I am so happy to be occupying, once again, a world that George Eliot has created with her novel Daniel Deronda. Gwendolen, like many of the heroines in Eliot’s novels, is willful, independent, and a fierce presence from the very start. When we first meet her she is gambling and completely believes in the force of her luck at the roulette table and the impact of her elegant figure on her male admirers. Upon entering the home that she will occupy with her mother and four sisters, Gwendolen makes a grand entrance fitting for a young woman so confidant and headstrong; she poses at the piano and remarks to her family and the servants—her audience—that she would make the perfect figure for a portrait of Saint Cecilia:

‘Mamma, mamma, pray come here!’ said Gwendolen, Mrs. Davilow having followed slowly in talk with the housekeeper. ‘Here is an organ. I will be Saint Cecilia: someone shall paint me as Saint Cecilia. Jocosa (that was her name for Miss Merry), let down my hair. See, mamma!’

She had thrown off her hat and gloves, and seated herself before the organ in an admirable pose, looking upward; while the submissive and sad Jocosa took out the one comb which fastened the coil of hair and then shook out the mass till it fell in a smooth light-brown stream far below its owner’s slim waist.

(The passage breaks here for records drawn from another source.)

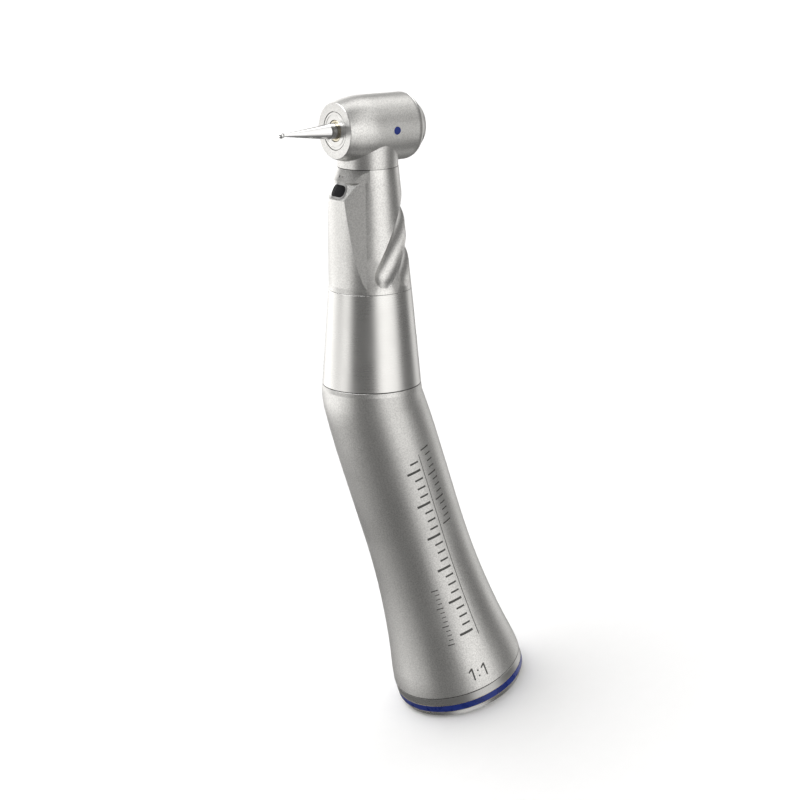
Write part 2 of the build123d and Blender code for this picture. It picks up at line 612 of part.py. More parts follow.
def bur():
    rear = BUR_LENGTH - BALL_REACH - BALL_R
    neck_r = 0.19
    ball_back = -BALL_REACH + sqrt(BALL_R ** 2 - neck_r ** 2)
    body = turned((0, ball_back - 0.02), (neck_r, ball_back - 0.02), (SHANK_R - 0.04, -CONE_BASE),
                  (SHANK_R, -CONE_BASE + 0.06), (SHANK_R, 11.35), (0.8, 11.4), (0.8, 11.9), (SHANK_R, 11.95),
                  (SHANK_R, rear - 0.25), (0.9, rear), (0, rear))
    ball = Pos(0, 0, -BALL_REACH) * Sphere(BALL_R)
    flute = Pos(BALL_R + 0.11, 0, -BALL_REACH) * Rot(25, 0, 0) * Box(0.3, 0.13, 2)
    ball -= around(flute, 8)
    body = body + ball
    flat = Pos(1.475, 0, 10.94) * Box(2, 4, 2.75)
    return in_head(body - flat)


# ---------------------------------------------------------------- light guide and tubes
def light_guide():
    return bent_rod(GUIDE_R, GUIDE_OFFSET, 0, SOCKET_FLOOR, GUIDE_END)


def spray_tube(side):
    outside = bent_rod(TUBE_R, TUBE_OFFSET, side, SOCKET_FLOOR, TUBE_END)
    return outside - bent_rod(TUBE_BORE, TUBE_OFFSET, side, SOCKET_FLOOR, TUBE_END)


# ---------------------------------------------------------------- write every node
nodes = {
    "rear_housing": rear_housing(),
    "rear_end_ring": rear_end_ring(),
    "colour_ring": colour_ring(),
    "coupling_sleeve": coupling_sleeve(),
    "coupling_ring": coupling_ring(),
    "drive_dog": drive_dog(),
    "dog_pin": dog_pin(),
    "dog_spring": coil_spring(1.95, 0.18, 22.45, 25.45, 4.5),
    "rear_shaft": rear_shaft(),
    "rear_gear": rear_gear(),
    "shaft_carrier": shaft_carrier(),
    "neck_shaft": neck_shaft(),
    "neck_rear_gear": neck_rear_gear(),
    "neck_front_gear": neck_front_gear(),
    "neck_carrier": neck_carrier(),
    "middle_sleeve": middle_sleeve(),
    "neck_shell": neck_shell(),
    "light_window": light_window(),
    "window_bezel": window_bezel(),
    "light_guide": light_guide(),
    "water_tube": spray_tube(TUBE_SIDE),
    "air_tube": spray_tube(-TUBE_SIDE),
    "head_housing": head_housing(),
    "ratio_dots": ratio_dots(),
    "head_seal": head_seal(),
    "bur_guide_bush": bur_guide_bush(),
    "spindle": spindle(),
    "spindle_gear": spindle_gear(),
    "chuck_body": chuck_body(),
    "chuck_claws": chuck_claws(),
    "chuck_garter": chuck_garter(),
    "back_cap": back_cap(),
    "push_button": push_button(),
    "button_spring": button_spring(),
    "bur": bur(),
}

bearings = {
    "rear_bearing": (REAR_BEARING_LOW, None),
    "mid_bearing": (MID_BEARING_LOW, None),
    "neck_bearing": (NECK_BEARING_LOW, in_neck),
    "front_bearing": (FRONT_BEARING_LOW, in_neck),
    "lower_head_bearing": (LOWER_BEARING_LOW, in_head),
    "upper_head_bearing": (UPPER_BEARING_LOW, in_head),
}
for name, (low, place) in bearings.items():
    for piece, shape in zip(("outer", "inner", "balls"), ball_bearing(low)):
        nodes[f"{name}_{piece}"] = place(shape) if place else shape

for name, shape in nodes.items():
    export_step(shape, f"parts/{name}.step")
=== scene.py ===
import json
import math

import bmesh
import bpy
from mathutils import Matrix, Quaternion, Vector
from mathutils.bvhtree import BVHTree


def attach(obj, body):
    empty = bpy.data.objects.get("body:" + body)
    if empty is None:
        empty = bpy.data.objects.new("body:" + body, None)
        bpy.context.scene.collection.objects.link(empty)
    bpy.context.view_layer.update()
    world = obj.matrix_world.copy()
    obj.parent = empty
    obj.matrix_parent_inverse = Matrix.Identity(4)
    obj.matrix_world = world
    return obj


# A contra angle dental handpiece on a plain pale floor, under soft studio light.
# The scene is in metres. Values in millimetres are multiplied by MM where they are used.

MM = 0.001

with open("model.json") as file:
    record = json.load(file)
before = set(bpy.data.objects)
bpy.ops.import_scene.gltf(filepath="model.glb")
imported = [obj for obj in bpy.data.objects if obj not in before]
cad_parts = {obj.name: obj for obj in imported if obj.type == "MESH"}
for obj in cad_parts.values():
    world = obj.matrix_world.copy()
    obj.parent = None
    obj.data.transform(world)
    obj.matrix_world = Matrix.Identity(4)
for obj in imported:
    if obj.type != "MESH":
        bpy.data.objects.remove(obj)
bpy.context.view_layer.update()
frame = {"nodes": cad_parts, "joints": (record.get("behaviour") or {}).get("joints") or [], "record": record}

# ---------------------------------------------------------------- axes of the object, from the frame's joints
JOINTS = {joint["name"]: joint for joint in frame["joints"]}
HANDLE_AXIS = Vector((0, 0, 1))
NECK_AXIS = Vector(JOINTS["neck_shaft_spin"]["axis"]).normalized()
NECK_POINT = Vector(JOINTS["neck_shaft_spin"]["pos_m"])
HEAD_AXIS = Vector(JOINTS["spindle_spin"]["axis"]).normalized()
HEAD_POINT = Vector(JOINTS["spindle_spin"]["pos_m"])
ORIGIN = Vector((0, 0, 0))


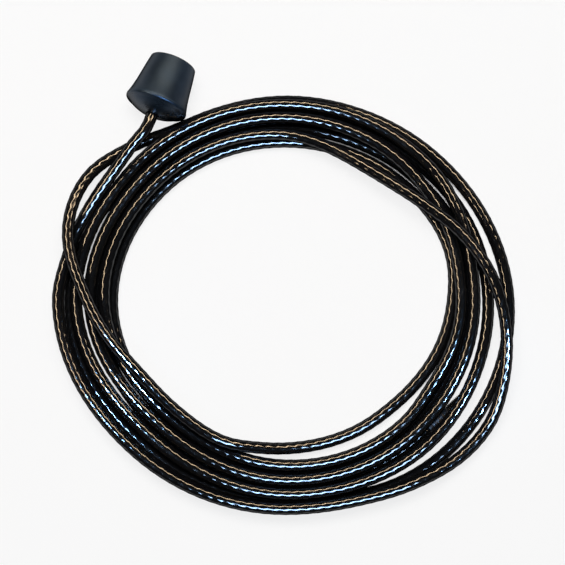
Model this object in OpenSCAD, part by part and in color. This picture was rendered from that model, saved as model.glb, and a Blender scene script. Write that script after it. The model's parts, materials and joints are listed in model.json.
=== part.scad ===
// A hand-coiled, jacketed wire rope with a rubber stop on one end and a swaged threaded stud on the other.
// The rope lies in a flat coil of seven and a half loops. The stop lies on its tapered side by the coil.
// All lengths are millimetres. Z is up, and z = 0 is the surface that the coil and the stop lie on.

/* [Cable] */
// Diameter of the wire rope inside the jacket
rope_d = 4.7; // [4:0.1:5]
// Wall of the plastic jacket
jacket_wall = 0.8; // [0.5:0.1:0.9]
// Radial gap between the wire rope and its jacket
rope_fit = 0.05; // [0.03:0.01:0.1]

/* [Coil] */
// Air between two loops that lie side by side or on each other
loop_gap = 0.6; // [0.5:0.1:0.8]
// Length of the straight stretch at each end of a run, counted in cable diameters
straight_ends = 1; // [1:0.1:1.2]

/* [Stop] */
// Diameter of the stop at its rim, the largest one
rim_d = 34.4; // [32:0.2:36]
// Diameter of the stop at its small end
small_d = 25.8; // [25:0.2:28]
// Length from the rim to the small end
stop_l = 26; // [25:0.5:32]
// Height of the dome behind the rim
dome_h = 6; // [4:0.5:7]
// Radius of the rounded rim
rim_edge_r = 1.3; // [0.8:0.1:1.8]
// Radius of the edge at the small end
small_edge_r = 1.1; // [0.6:0.1:1.5]
// Direction of the stop's axis in plan, from +X towards its small end, in degrees
stop_heading = 69.3; // [66:0.1:72]
// Air between the cable and the hole that it turns in
swivel_gap = 0.3; // [0.2:0.05:0.4]
// How far the stop and its washer slide along the cable from their seat
slide_travel = 1.5; // [0.5:0.5:2]
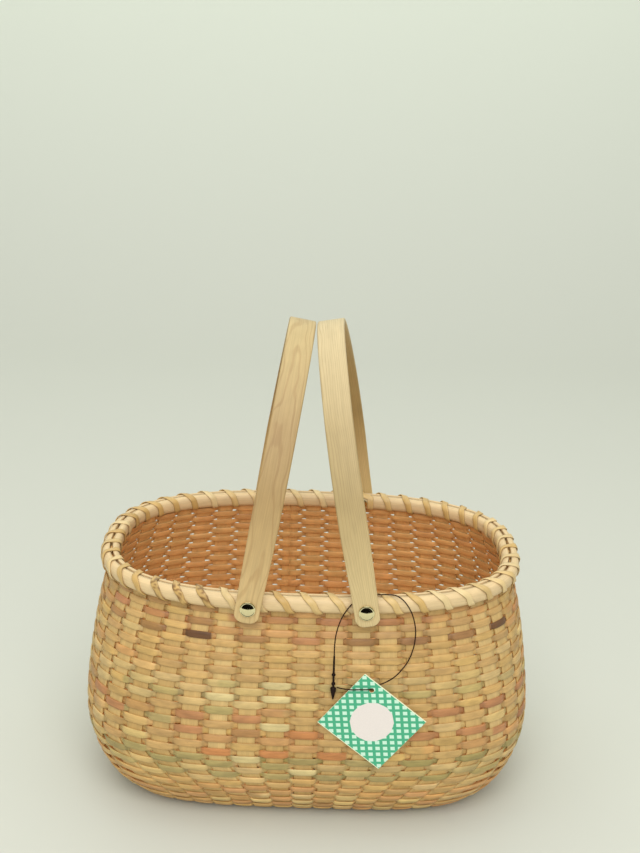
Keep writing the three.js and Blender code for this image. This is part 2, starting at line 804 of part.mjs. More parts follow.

Mrs. Davilow smiled and said, ‘A charming picture, my dear!’ not indifferent to the display of her pet, even in the presence of the housekeeper. Gwendolen rose and laughed with delight. All this seemed quite to the purpose on entering a new house which was so excellent a background.

Like the martyr Saint Cecilia, Gwendolen has an interest in music and she is a strong willed woman who demands the attention of those around her. Saint Cecilia wished to remain a Virgin but her parents married her off to a pagan nobleman named Valerian. But Cecilia convinces her husband to convert to Christianity and they are both killed for their faith. In the first few chapters of this novel, my mind kept wandering back to this image of Gwendolen as Saint Cecilia. Eliot especially makes it a point to highlight Gwendolen’s talent, for which she is rather proud, as a singer and musician; and we are made very aware of the fact that Gwendolen has no real interest in marriage but views it as a means to an end—if she marries a wealthy man then her importance in life will be greatly elevated.

I suspect in this scene I’ve highlighted that, not only are we are getting a glimpse at Gwendolen’s spirit, but we are also meant to see her hubris on full display. I have no doubt that Eliot’s use of this Saint is rather deliberate and symbolic and I look forward to occupying Gwendolen’s world for a while and seeing where Eliot takes us with his image.

When I mentioned on Twitter that I was reading Daniel Deronda, a few fellow readers responded that this was their favorite Eliot novel. I would say that my favorites in order are Middlemarch, Adam Bede, The Mill on the Floss, and Silas Marner. (I have yet to read Romola, Felix Holt or Scenes of a Clerical Life.) It will be interesting to see where Daniel Deronda falls on my hierarchy of Eliot novels. What is your favorite Eliot?